Little Ingenuity Surfaces in Apocalyptic Family Drama 'Hidden'

Directed by: Matt and Ross Duffer; Runtime: 84 minutes
Grade: C

At this point in the current stage of the apocalyptic/epidemic subgenre, it takes more than the bleakness of extended survival to draw one's attention to yet another entry among such a densely crowded field. Thin, dirty people expressing grievances over a lack of nourishment, of safety, and for civilization to return to what it was before the focal catastrophe can still be potent, but they've become familiar through repetition, needing an additional layer of depth to distinguish itself from the rest of the horde. Hidden, the small-scale indie from Matt and Ross Duffer, attempts to both explore the conventional and try something unique by upending the audience's perception of what they've seen beforehand. Despite the well-constructed, unnerving claustrophobia of its focal location and the durable performances from the family cast, there's not enough novelty in the drama where it counts and too much of a reliance on a revelation to make everything that came before it more meaningful than it really is.

Hidden starts out in the dark underbelly of an unknown suburban town, where a family of three -- father Ray (Alexander Skarsgard); mother Claire (Andrea Riseborough); and daughter Zoe (Emily Alyn Lind) -- have been shacked up in a bomb shelter for the better part of a year. From what, exactly, is something kept from the audience's knowledge at first, though the enigmatic dangers of the surface and the "breathers" scouring the area are enough to keep them underground. Luckily, the family's been blessed with a store of foodstuffs and a sturdy door system to keep them safely locked in, leaving Ray and Claire to try and bring their daughter up in as normal of a way as the conditions will allow, driven by a daily routine of homeschooling, playing games, and reciting a daily set of rules to abide by as they scratch off the days. The conditions in the underneath and the rapidly depleting supplies are growing dire enough that the family's reconsidering their situation, though, and whether a trip to the surface is in order.

There's the urge to label what's going on in Hidden as slow-burning suspense, but the interactions between the family members lean closer to ill-omened drama than a gradual development of tension. Makeshift board games, Castaway-like projection of life onto an inanimate object, and arguments about their dissatisfaction over their variety of food instead build into a depiction of a family in it for the long haul, clustering together a lot of recognizable character-building ideas from other films about isolation and the apocalypse. Rattling bass and the oppressive shadows covering most of their living space lend some tense atmosphere to their life and conversations, emphasizing the unpleasantness of their conditions, but the isolation of the bomb shelter -- which has kept them safe for over 300 days -- and the habitual nature of mother Claire's teachings emphasize a sense of security that works against any suspense. The shelter that kept them safe for many months ends up working against the film's ambition.
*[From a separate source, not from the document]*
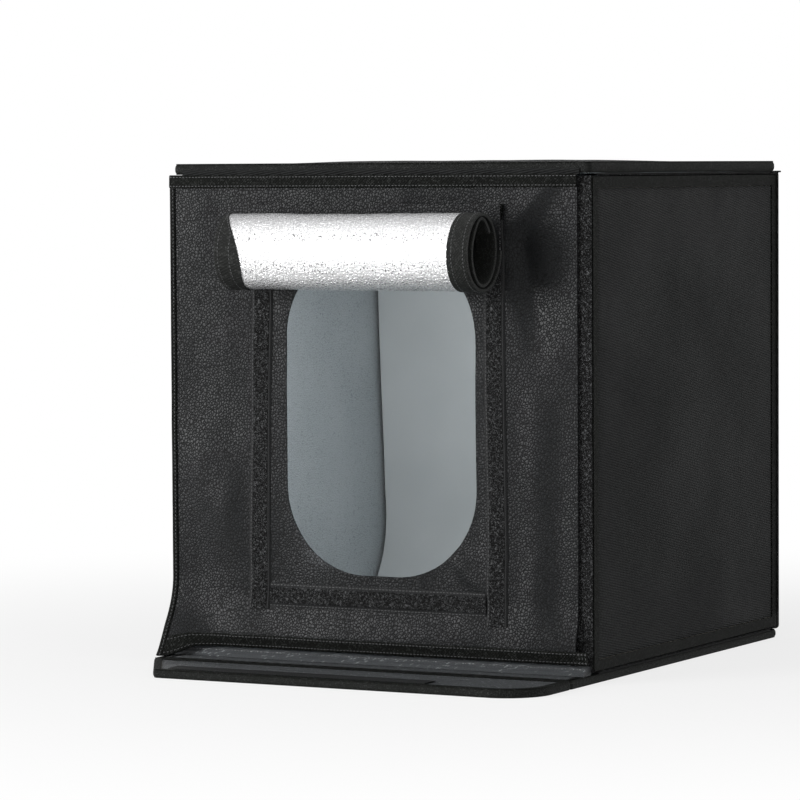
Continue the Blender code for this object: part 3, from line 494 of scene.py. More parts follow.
class Wires:
    """A node tree written from left to right: each call adds nodes and returns what comes out of them."""

    def __init__(self, tree):
        self.tree = tree

    def feed(self, node, feeds):
        for socket, value in feeds.items():
            if isinstance(value, bpy.types.NodeSocket):
                self.tree.links.new(value, node.inputs[socket])
            else:
                node.inputs[socket].default_value = value

    def add(self, kind, feeds=None, **settings):
        node = self.tree.nodes.new("ShaderNode" + kind)
        for name, value in settings.items():
            setattr(node, name, value)
        self.feed(node, feeds or {})
        return node.outputs

    def math(self, operation, *values):
        return self.add("Math", dict(enumerate(values)), operation=operation)[0]

    def times(self, first, second):
        return self.math("MULTIPLY", first, second)

    def scaled(self, value, factor, offset):
        return self.math("MULTIPLY_ADD", value, factor, offset)

    def wave(self, phase, turn):
        """The sine of a phase times the turn."""
        return self.math("SINE", self.times(phase, turn))

    def mix(self, share, *colours):
        """One colour over another by a share. A number is a grey, three numbers are red, green and blue."""
        feeds = {0: share}
        for socket, colour in zip((6, 7), colours):
            colour = (colour,) * 3 if isinstance(colour, float) else colour
            feeds[socket] = (*colour, 1.0) if isinstance(colour, tuple) else colour
        return self.add("Mix", feeds, data_type="RGBA")[2]

    def span(self, value, low, high, to_low=0.0, to_high=1.0):
        """A smooth step of the value between two levels."""
        feeds = {"Value": value, 1: low, 2: high, 3: to_low, 4: to_high}
        return self.add("MapRange", feeds, interpolation_type="SMOOTHSTEP")[0]

    def noise(self, place, scale, detail, output="Fac", **more):
        return self.add("TexNoise", {"Vector": place, "Scale": scale, "Detail": detail, **more})[output]

    def cells(self, place, scale, **settings):
        return self.add("TexVoronoi", {"Vector": place, "Scale": scale}, **settings)

    def chance(self, column, row):
        """A number by chance for each cell of a grid."""
        cell = self.add("CombineXYZ", {0: self.math("FLOOR", column), 1: self.math("FLOOR", row)})[0]
        return self.add("TexWhiteNoise", {"Vector": cell})["Value"]

    def use(self, effect, place, **sizes):
        return self.add("Group", {"Vector": place, **sizes}, node_tree=effect)

    def patch(self, place, size):
        return self.use(PATCHES, place, Size=size)[0]

    def parts(self, place):
        return self.add("SeparateXYZ", {0: place})

    def object_place(self):
        return self.add("TexCoord")["Object"]

    def cloth_place(self):
        return self.add("UVMap", uv_map="UVMap")[0]

    def stored(self, name):
        return self.add("Attribute", attribute_name=name)["Fac"]


def effect(name, wire, inputs, outputs):
    """A shader node group: the wire function gets what goes in, and returns the numbers that come out."""
    tree = bpy.data.node_groups.new(name, "ShaderNodeTree")
    for socket in ("Vector", *inputs):
        kind = "NodeSocketVector" if socket == "Vector" else "NodeSocketFloat"
        tree.interface.new_socket(socket, in_out="INPUT", socket_type=kind)
    for socket in outputs:
        tree.interface.new_socket(socket, in_out="OUTPUT", socket_type="NodeSocketFloat")
    given = tree.nodes.new("NodeGroupInput").outputs
    sink = tree.nodes.new("NodeGroupOutput")
    for socket, result in zip(outputs, wire(Wires(tree), given)):
        tree.links.new(result, sink.inputs[socket])
    return tree


def pebbles(w, given):
    """Grain of pressed leather: warped cells, high in the middle and creased between them."""
    share = w.math("DIVIDE", 1.0, given["Cell"])
    fitted = w.add("VectorMath", {0: given["Vector"], "Scale": share}, operation="SCALE")[0]
    warp = w.noise(fitted, 0.8, 2.0, "Color")
    bent = w.add("VectorMath", {0: warp, 1: (0.5, 0.5, 0.5), 2: fitted}, operation="MULTIPLY_ADD")[0]
    edge = w.cells(bent, 1.0, feature="DISTANCE_TO_EDGE")["Distance"]
    dome = w.scaled(w.span(edge, 0.0, 0.42), 0.30, w.times(w.span(edge, 0.0, 0.14), 0.55))
    return w.scaled(w.noise(fitted, 4.0, 3.0), 0.10, dome), w.span(edge, 0.01, 0.13, 1.0, 0.0)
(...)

It doesn't help that the people trapped underground in Hidden come across as one-dimensional based on the roles they fill, which is partially by design but also a symptom of the film's deliberate timeframe and seclusion. Some of that is to be expected when we're only offered a glimpse at a day into the lives of those within such a confined space, but these family members also play to overly familiar and simplistic character types, leaving the dramatic tempo feeling overly modest and stale. Andrea Riseborough projects the stern, protective mother who's seen as harsh by her daughter, while Alexander Skarsgard's Ray caving to his little girl's whims presents his as the nurturing figure favored for his lenience. Both actors turn in earnest, albeit anticipated performances that are balanced by Emily Alyn Lind's mature alertness as Zoe, drawing some compassion to their continued turmoil; however, their clear-cut character types are only interesting enough to service the demands of a horror-thriller atmosphere, and their predictable interactions extend long beyond that.

Hidden banks on the expectation that this extended time with the family will add more emotion to the tension that's to emerge once the terrors from above intrude on their livelihood, but the plainness and predictability of it all never reaches that desired effect when their lives actually become threatened. Some traditional, routine suspense emerges when they listen for movement up top and observe their bleak surroundings through a makeshift periscope, elevating the film's pulse once the mysterious "breathers" make their presence known and the family stays as quiet and under control as they can. Alas, it all feels like the commonplace machinations of this brand of post-apocalyptic cinema, as if missing something integral that'd elevate the interest level in what's going on. Only much later does Hidden reveal, in a fashion not unlike the more shrug-worthy twists of M. Night Shyamalan's mysteries, that there was another layer concealed all along -- in plain sight within the family's conversations -- about the status of the tainted lands around their shelter. By then, however, it's too little, too late.